> _Task directions_:
Copy each line of the records that contains the word "None".

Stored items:
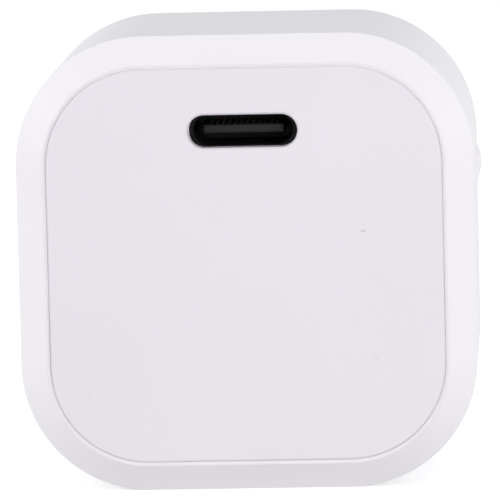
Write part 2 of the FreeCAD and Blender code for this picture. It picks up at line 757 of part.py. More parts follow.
def draw_square(sketch, across, up, half, corner):
    """A square with round corners about a point."""
    across, up, half, corner = (as_size(value) for value in (across, up, half, corner))
    base = FreeCAD.Vector(across.number, up.number, 0)
    run = half.number - corner.number
    for turn in range(4):
        angle = turn * math.pi / 2
        out = FreeCAD.Vector(math.cos(angle), math.sin(angle), 0)
        along = FreeCAD.Vector(-math.sin(angle), math.cos(angle), 0)
        start = base + out * half.number - along * run
        end = base + out * half.number + along * run
        sketch.addGeometry(Part.LineSegment(start, end), False)
        circle = Part.Circle(end - out * corner.number, FreeCAD.Vector(0, 0, 1), corner.number)
        sketch.addGeometry(Part.ArcOfCircle(circle, angle, angle + math.pi / 2), False)
    for index in range(8):
        sketch.addConstraint(Sketcher.Constraint("Tangent", index, 2, (index + 1) % 8, 1))
    for index in range(0, 8, 2):
        direction = "Vertical" if index % 4 == 0 else "Horizontal"
        sketch.addConstraint(Sketcher.Constraint(direction, index))
    for index in (3, 5, 7):
        sketch.addConstraint(Sketcher.Constraint("Equal", 1, index))
    hold(sketch, Sketcher.Constraint("Radius", 1, corner.number), corner)
    for index, axis, place in ((0, "X", across + half), (4, "X", across - half),
                               (2, "Y", up + half), (6, "Y", up - half)):
        hold(sketch, Sketcher.Constraint("Distance" + axis, -1, 1, index, 1, place.number), place)


def make_blade(label, side):
    """One flat plug blade, with a narrow neck that the hub is moulded round."""
    body = new_body(label)
    middle = side * BLADE_X
    left = middle - S["blade_thick"] / 2
    right = middle + S["blade_thick"] / 2
    root = PIVOT_Z - S["hub_radius"] - S["fit_gap"]
    tip = PIVOT_Z - BLADE_TIP
    tail = PIVOT_Z + S["hub_radius"] - S["fit_gap"] * 2
    flat = box_feature(body, "Pad", "blade", left, right, tip, root,
                       PIVOT_Y - S["blade_wide"] / 2, PIVOT_Y + S["blade_wide"] / 2)
    corners = soften(body, "Fillet", "tip_corners", flat, S["blade_tip"],
                     lambda edge: lies_at(edge, "z", tip) and runs_along(edge, "x"))
    soften(body, "Chamfer", "tip_bevel", corners, S["blade_bevel"],
           lambda edge: lies_at(edge, "z", tip) and runs_along(edge, "y"))
    neck = box_feature(body, "Pad", "neck", left, right, root, tail,
                       PIVOT_Y - S["blade_neck"] / 2, PIVOT_Y + S["blade_neck"] / 2)
    soften(body, "Fillet", "tail_rounding", neck, S["blade_neck"] / 2 - S["fit_gap"] * 2,
           lambda edge: lies_at(edge, "z", tail) and runs_along(edge, "x"))
    return body


def make_retainer():
    """The bracket that closes the hub's bay, holds its axles and carries the springs."""
    body = new_body("plug_retainer")
    low = PIVOT_Z - BAY_HALF
    high = PIVOT_Z + BAY_HALF
    box_feature(body, "Pad", "bar", -CHEEK_OUT, CHEEK_OUT, low, high, BAR_FRONT, BAR_REAR)
    hood = S["hood_thick"]
    box_feature(body, "Pad", "top_hood", -CHEEK_OUT, CHEEK_OUT, high, high + hood,
                BAR_FRONT, REAR_INSIDE)
    between = BLADE_X - SLOT_HALF - S["well_wall"]
    box_feature(body, "Pad", "low_hood", -between, between, low - hood, low,
                BAR_FRONT, REAR_INSIDE)
    seat_half = S["axle_radius"] + S["fit_gap"]
    for side, name in ((-1, "left"), (1, "right")):
        inner = side * CHEEK_IN
        outer = side * CHEEK_OUT
        first, second = (inner, outer) if side > 0 else (outer, inner)
        box_feature(body, "Pad", name + "_finger", first, second, PIVOT_Z - seat_half,
                    PIVOT_Z + seat_half, BAR_REAR, PIVOT_Y - seat_half)
        spring_tail_slot(body, name, side, BAR_FRONT, BAR_REAR)
    return body


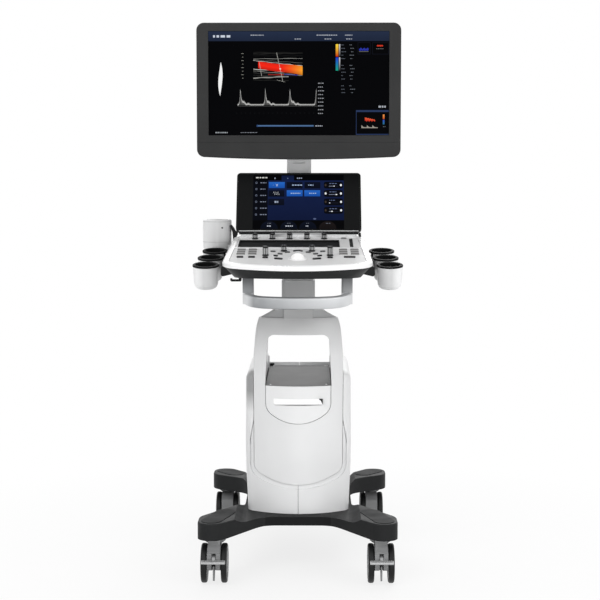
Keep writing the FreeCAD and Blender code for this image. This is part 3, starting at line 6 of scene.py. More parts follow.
import bmesh
import bpy
import numpy as np
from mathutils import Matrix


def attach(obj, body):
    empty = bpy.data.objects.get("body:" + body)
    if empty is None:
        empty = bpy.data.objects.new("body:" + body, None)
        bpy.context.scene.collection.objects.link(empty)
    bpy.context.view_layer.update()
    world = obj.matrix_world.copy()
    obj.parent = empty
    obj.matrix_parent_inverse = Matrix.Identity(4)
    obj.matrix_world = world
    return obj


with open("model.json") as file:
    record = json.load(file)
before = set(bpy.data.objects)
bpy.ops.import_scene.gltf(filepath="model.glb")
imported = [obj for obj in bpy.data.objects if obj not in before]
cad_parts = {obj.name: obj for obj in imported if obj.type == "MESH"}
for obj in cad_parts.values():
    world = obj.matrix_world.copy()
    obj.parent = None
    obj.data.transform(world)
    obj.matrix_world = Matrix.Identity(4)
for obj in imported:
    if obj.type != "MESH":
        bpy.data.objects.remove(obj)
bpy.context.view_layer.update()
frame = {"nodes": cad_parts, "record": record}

nodes = frame["nodes"]
print("packed model loaded:", len(nodes), "nodes")


# Screen value 0 to 1 to light: ((t + 0.055) / 1.055) ^ 2.4, or t / 12.92 in the darks.
def linear(tone):
    tone = np.asarray(tone, float)
    return np.where(tone <= 0.04045, tone / 12.92, ((tone + 0.055) / 1.055) ** 2.4)


# Short hand for the nodes of one material or world.
class Graph:
    def __init__(self, owner):
        owner.use_nodes = True
        self.owner = owner
        self.tree = owner.node_tree

    # Sets a node's inputs: a socket is linked, anything else is the input's own value.
    def fill(self, node, inputs):
        for key, value in inputs.items():
            if isinstance(value, bpy.types.NodeSocket):
                self.tree.links.new(value, node.inputs[key])
            else:
                node.inputs[key].default_value = value
        return node

    def node(self, kind, inputs={}, **settings):
        made = self.tree.nodes.new("ShaderNode" + kind)
        for key, value in settings.items():
            setattr(made, key, value)
        return self.fill(made, inputs)

    def noise(self, scale, detail=2.0, stretch=None):
        source = self.node("Mapping", {0: self.place, "Scale": stretch}).outputs[0] if stretch else self.place
        return self.node("TexNoise", {"Vector": source, "Scale": scale, "Detail": detail}).outputs["Fac"]

    def ranged(self, source, low, high, outLow=0.0, outHigh=1.0):
        return self.node("MapRange", {0: source, 1: low, 2: high, 3: outLow, 4: outHigh}).outputs[0]

    # Colour between first and second, each a screen colour or a socket.
    def mixed(self, factor, first, second):
        first, second = ((*linear(end), 1.0) if isinstance(end, tuple) else end for end in (first, second))
        return self.node("Mix", {0: factor, 6: first, 7: second}, data_type="RGBA").outputs[2]

    def maths(self, operation, first, second):
        return self.node("Math", {0: first, 1: second}, operation=operation).outputs[0]

    def vector(self, operation, inputs):
        made = self.node("VectorMath", inputs, operation=operation)
        return made.outputs["Value" if operation in ("DOT_PRODUCT", "LENGTH") else "Vector"]

    # Signed distance of the point from origin along direction: (p - o) . d
    def along(self, direction, origin=(0.0, 0.0, 0.0)):
        reach = self.vector("DOT_PRODUCT", {0: self.place, 1: direction})
        return self.maths("SUBTRACT", reach, sum(a * b for a, b in zip(origin, direction)))

    # Distance from an axis through centre; keep holds 1 for the axes that count and 0 for the others.
    def radius(self, centre, keep):
        shift = self.vector("SUBTRACT", {0: self.place, 1: centre})
        return self.vector("LENGTH", {0: self.vector("MULTIPLY", {0: shift, 1: keep})})


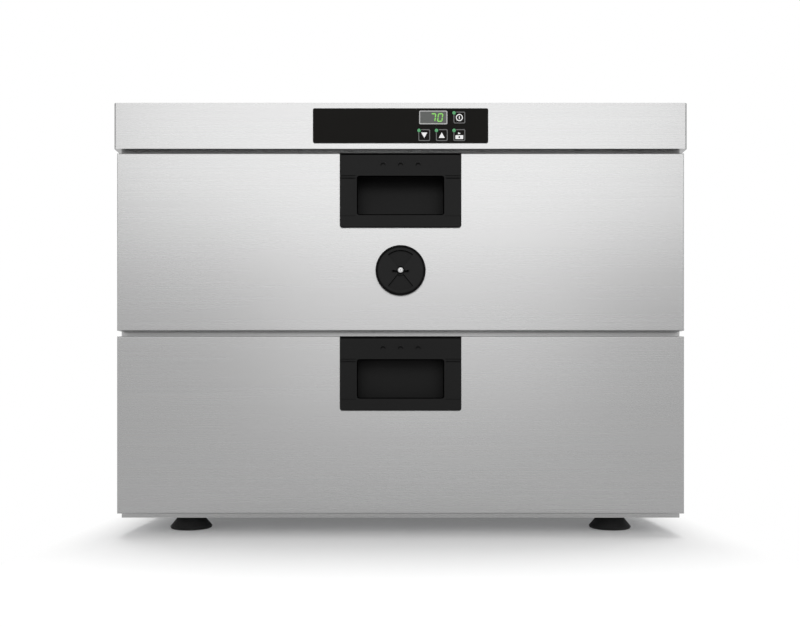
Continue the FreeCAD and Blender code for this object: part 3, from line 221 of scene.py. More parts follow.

> _Output of the exercise_:
    if empty is None:
        empty = bpy.data.objects.new("body:" + body, None)
    obj.parent = None
    def noise(self, scale, detail=2.0, stretch=None):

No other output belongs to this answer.